I think this is starting to make some sense.

Looking at the specifications you've given me, it appears that there is a substantial difference between the node VMs and the dev workstations. Because the nodes only have 4GB RAM (vs dev at 16GB), it's possible that they're forced to use the swap file more heavily while processing for multiple connections. This will likely be more noticeable if they are using mechanical hard drives (not SSDs). I think it would really be worth monitoring the performance of these VMs while they are processing with a heavy load. This will help us to establish whether the VM is suffering resource issues, and perhaps give us more information about where the limitations are (CPU, HDD, RAM, etc). I can then suggest some configuration options that may be able to help.

The hanging-on-new-connection issue should be fairly easy to deduct from your scenario if you make sure that all clients are fully connected before assessing the performance of the node. I anticipate this issue will be more irritating if the node is regularly dropping connections (i.e. if the network is unreliable or something else is not right). Can you share any details on how long it usually takes a client to fully connect and synchronise with a node?

Great, this is really useful information.

With the node being at 100% CPU, the problem is definitely related to its ability to keep up with the number of execution threads assigned to it. If you drop the max number of processing threads on the VM node to something lower (i.e. 2 or 3), you may see an improvement in response times.

As a general target you'll want to see the node's CPU fluctuating between 70% and 100% CPU while it's under maximum load. If it stays stuck at 100% CPU, then most likely it's unable to keep up with the demand.

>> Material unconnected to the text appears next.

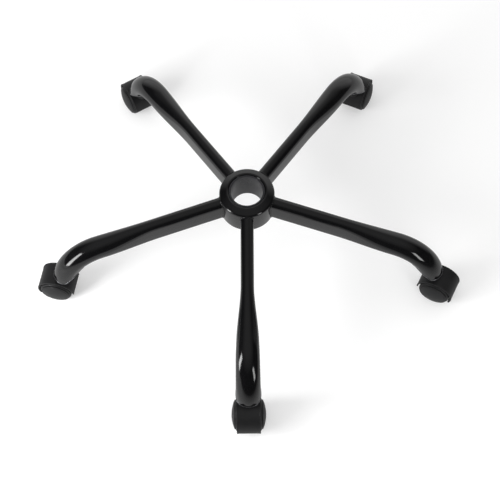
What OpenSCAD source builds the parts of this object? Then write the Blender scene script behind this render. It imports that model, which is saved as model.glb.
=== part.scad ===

This might be a good thing for overall throughput (i.e. you're not wasting any CPU), but it's bad for response times, as tests and builds will take longer to finish. The node also needs a bit of CPU to be able to manage the connections and exchange data with clients.

A useful test is sometimes to write a series of very CPU intensive tests (just a big for-loop that concatenates strings is often enough), then set these to work on the grid node. Compare the execution time of these tests with what you see when running them locally on your workstation. If there is a big difference in the processing times, then it's a sure sign that the node is either underpowered relative to the workstation, or it's overloaded.

What is the nature of the virtualisation environment you're using to run the node VMs? Do you have any opportunity to consolidate resources into fewer but larger VMs? Doing so will reduce the overhead of the engine and it may give you a bit more power to work with.

Considering the size of your solution and the specification of your workstations, the benefits of using the NCrunch grid for you may be limited to very specific scenarios that would depend upon what you are trying to test. Your workstations will easily outperform the node VMs in their current spec, and they aren't shared resources, so you may want them to be handling the bulk of your processing while delegating very specific tests to the nodes. Underpowered nodes can sometimes be useful for running tests that are problematic or inconvenient to run on workstations. For example, if you have tests that need to interact with the UI, having them popping up windows all over a workstation's desktop can be a problem for continuous testing, but not when they are run on a remote server. It may also be useful to use the nodes to test the performance of code that may behave differently in environments with constrained resources (i.e. testing for race conditions in multi-threaded code). You can use capabilities to determine where the tests should be run on the grid.

Something else to consider is that for some solutions, additional processing power can have limited (or even negative) benefit. For example, if you have a solution with 20,000 tests with a total execution time of 20 seconds to run synchronously end-to-end, the overhead of splitting up and managing all of these tests across multiple machines would likely increase the overall processing time well beyond the normal 20 seconds. This is in contrast to a solution with 20,000 tests where each test takes around 5 seconds to run (total end-to-end time of 28 hours), where splitting the tests up across multiple machines could achieve a very significant reduction in overall processing time.